Pull out of the data below the stretch of lines bounded by the one containing "on the floor." and the one containing "obj.matrix_world = world", both bounds included, unchanged.

*-*-*

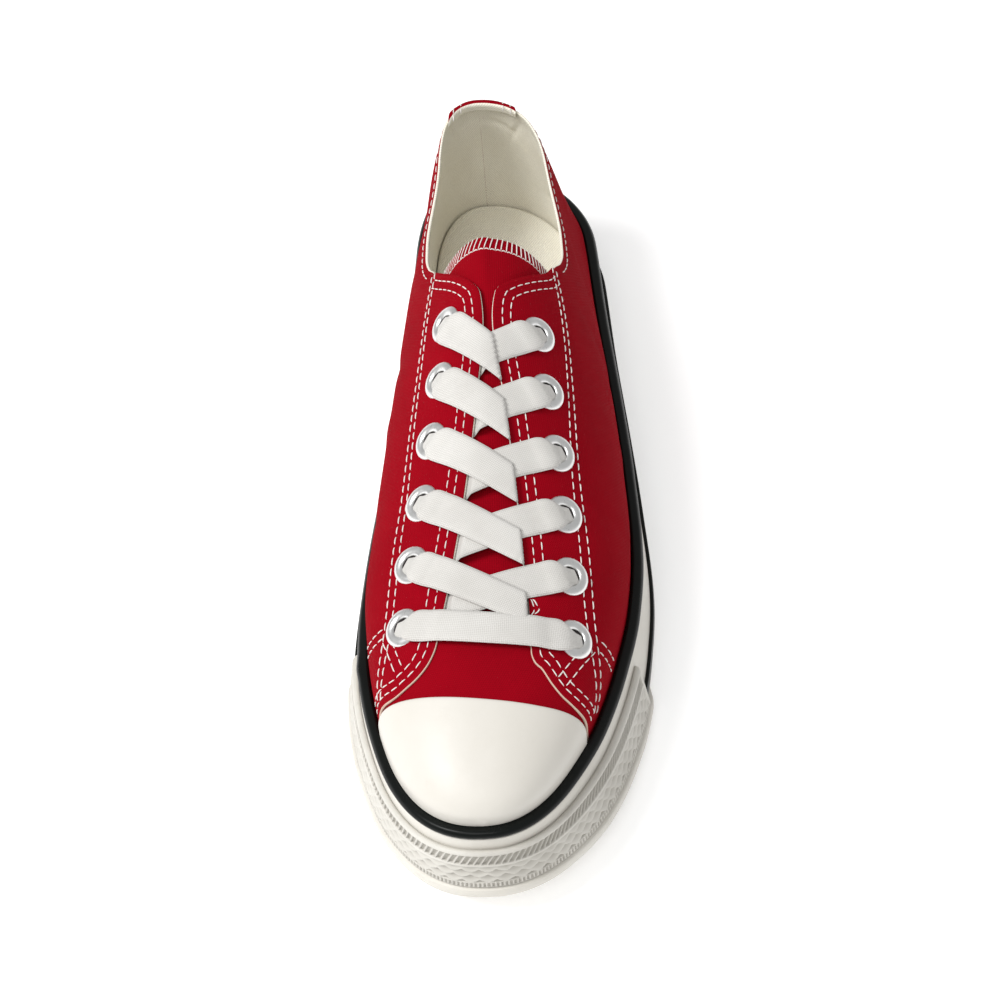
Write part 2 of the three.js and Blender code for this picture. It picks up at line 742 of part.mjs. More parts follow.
// A flat band through points {x, s, lift}, lift being its middle's height over the upper.
function band(path) {
  const curve = new THREE.CatmullRomCurve3(path.map(({ x, s, lift }) => new THREE.Vector3(x, s, lift)));
  const steps = 2 * (path.length - 1);
  const middle = curve.getPoints(steps).map(({ x, y, z }) => {
    const out = topNormal(x, y);
    return { at: topPoint(x, y, WALL).addScaledVector(out, z), out };
  });
  const rings = middle.map(({ at, out }, i) => {
    const before = middle[Math.max(i - 1, 0)].at;
    const after = middle[Math.min(i + 1, steps)].at;
    const across = after.clone().sub(before).cross(out).normalize();
    const corner = (a, b) =>
      at.clone().addScaledVector(across, (a * LACE_WIDTH) / 2).addScaledVector(out, (b * LACE_THICK) / 2).toArray();
    return [corner(-1, -1), corner(1, -1), corner(1, 1), corner(-1, 1)];
  });
  return loft(rings);
}

// Bands from each eyelet over to the other facing, one pair lower, and a bar at the bottom.
function makeLace() {
  const flat = 2 * CLEAR + LACE_THICK / 2;
  const high = flat + LACE_THICK * 0.75; // over another band
  const onEyelet = 2.7 * CLEAR + EYELET_FLANGE + LACE_THICK / 2;
  const bar = onEyelet + CLEAR; // the straight band at the bottom
  const past = EYELET_RADIUS + 1.5; // how far from an eyelet's middle its flange is passed
  const spot = (side, pair) => eyeletSpots.find((one) => one.side === side && one.pair === pair);
  const between = (from, to, t, lift) => ({ x: mix(from.x, to.x, t), s: mix(from.s, to.s, t), lift });
  const length = (from, to) => Math.hypot(to.x - from.x, to.s - from.s);
  const bands = [];
  for (let pair = 0; pair < EYELET_PAIRS - 1; pair += 1) {
    for (const [side, other, edge, crossing] of [
      ["medial", "lateral", "outer", high],
      ["lateral", "medial", "inner", flat],
    ]) {
      const from = spot(side, pair);
      const next = spot(other, pair + 1);
      const end = { x: mix(THROAT[edge](next.s / LAST_LENGTH) * HALF_WIDTH, next.x, 0.1), s: next.s + 1.5 };
      bands.push(
        band([
          between(from, end, 0, onEyelet),
          between(from, end, past / length(from, end), onEyelet),
          between(from, end, 0.66, crossing),
          between(from, end, 1, flat + CLEAR),
        ]),
      );
    }
  }
  const inner = spot("medial", EYELET_PAIRS - 1);
  const outer = spot("lateral", EYELET_PAIRS - 1);
  const share = past / length(inner, outer);
  bands.push(band([0, share, 1 - share, 1].map((t) => between(inner, outer, t, bar))));
  return bands.reduce((lace, one) => lace.add(one));
}

function makeEyelet(spot) {
  const bore = EYELET_BORE;
  const barrel = EYELET_BORE + EYELET_BARREL;
  const profile = [
    [bore, -WALL],
    [barrel, -WALL],
    [barrel, CLEAR],
    [EYELET_RADIUS, CLEAR],
    [EYELET_RADIUS - EYELET_BEVEL, CLEAR + EYELET_FLANGE],
    [bore, CLEAR + EYELET_FLANGE / 2],
  ];
  const frame = eyeletFrame(spot, 0);
  const rings = Array.from({ length: ROUND_STEPS }, (_, i) => {
    const angle = (2 * Math.PI * i) / ROUND_STEPS;
    return profile.map(([r, h]) =>
      new THREE.Vector3(r * Math.cos(angle), r * Math.sin(angle), h).applyMatrix4(frame).toArray(),
    );
  });
  return loft(rings, true);
}

const RUBBER = { color: 0xe9e4da, roughness: 0.55, metalness: 0 };
const BLACK = { color: 0x1b1d1c, roughness: 0.5, metalness: 0 };
const CANVAS = { color: 0x9d0f1c, roughness: 0.95, metalness: 0 };
const COTTON = { color: 0xf1efe9, roughness: 0.9, metalness: 0 };
const LINING = { color: 0xd8d2c0, roughness: 0.9, metalness: 0 };
const ALUMINIUM = { color: 0xc9cbcd, roughness: 0.35, metalness: 1 };

const shoe = new THREE.Group();

function addPiece(name, made, finish) {
  const mesh = made.getMesh();
  const geometry = new THREE.BufferGeometry();
  geometry.setAttribute("position", new THREE.BufferAttribute(mesh.vertProperties, 3));
  geometry.setIndex(new THREE.BufferAttribute(mesh.triVerts, 1));
  geometry.computeVertexNormals();
  const piece = new THREE.Mesh(geometry, new THREE.MeshStandardMaterial(finish));
  piece.name = name;
  shoe.add(piece);
}

addPiece("outsole", makeOutsole(), RUBBER);
addPiece("insole", makeInsole(), LINING);
addPiece("foxing", makeFoxing(), RUBBER);
addPiece("toe_bumper", makeToeBumper(), RUBBER);
addPiece("top_stripe", makeTopStripe(), BLACK);
addPiece("low_stripe", makeLowStripe(), BLACK);
addPiece("upper", makeUpper(), CANVAS);
addPiece("toe_cap", makeToeCap(), RUBBER);
addPiece("heel_strip", makeHeelStrip(), CANVAS);
addPiece("tongue", makeTongue(), CANVAS);
addPiece("lace", makeLace(), COTTON);
for (const spot of eyeletSpots) addPiece(spot.name, makeEyelet(spot), ALUMINIUM);

// The origin is under the middle of the shoe, on the floor.
const bounds = new THREE.Box3().setFromObject(shoe);
const middle = bounds.getCenter(new THREE.Vector3());
shoe.position.set(-middle.x, -middle.y, -bounds.min.z);

export default shoe;
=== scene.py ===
import math

import bmesh
import bpy
import numpy as np
from mathutils import Matrix, Vector
from mathutils.bvhtree import BVHTree


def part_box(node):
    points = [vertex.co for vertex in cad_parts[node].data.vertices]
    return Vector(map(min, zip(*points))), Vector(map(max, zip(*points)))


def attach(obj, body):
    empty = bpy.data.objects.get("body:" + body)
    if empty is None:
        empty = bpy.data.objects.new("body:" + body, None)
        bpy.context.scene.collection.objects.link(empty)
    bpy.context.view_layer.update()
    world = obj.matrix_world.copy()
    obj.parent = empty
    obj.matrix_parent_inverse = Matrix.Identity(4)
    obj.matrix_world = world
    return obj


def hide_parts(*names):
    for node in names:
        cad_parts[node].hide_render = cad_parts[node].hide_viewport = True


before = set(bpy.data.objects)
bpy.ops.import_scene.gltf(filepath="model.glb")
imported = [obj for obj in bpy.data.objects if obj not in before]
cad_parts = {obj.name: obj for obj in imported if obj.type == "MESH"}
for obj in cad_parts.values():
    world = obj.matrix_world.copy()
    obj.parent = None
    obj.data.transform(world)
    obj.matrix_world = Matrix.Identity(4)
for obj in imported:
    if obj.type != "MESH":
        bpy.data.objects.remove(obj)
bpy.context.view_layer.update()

# Every form below is in millimetres, in the last's own axes: x across the foot (the outer
# side is positive), s along it from the heel, and z up. put() turns them into the frame.
MM = 0.001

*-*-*

> [RIGHT ANSWER]
// The origin is under the middle of the shoe, on the floor.
const bounds = new THREE.Box3().setFromObject(shoe);
const middle = bounds.getCenter(new THREE.Vector3());
shoe.position.set(-middle.x, -middle.y, -bounds.min.z);

export default shoe;
=== scene.py ===
import math

import bmesh
import bpy
import numpy as np
from mathutils import Matrix, Vector
from mathutils.bvhtree import BVHTree


def part_box(node):
    points = [vertex.co for vertex in cad_parts[node].data.vertices]
    return Vector(map(min, zip(*points))), Vector(map(max, zip(*points)))


def attach(obj, body):
    empty = bpy.data.objects.get("body:" + body)
    if empty is None:
        empty = bpy.data.objects.new("body:" + body, None)
        bpy.context.scene.collection.objects.link(empty)
    bpy.context.view_layer.update()
    world = obj.matrix_world.copy()
    obj.parent = empty
    obj.matrix_parent_inverse = Matrix.Identity(4)
    obj.matrix_world = world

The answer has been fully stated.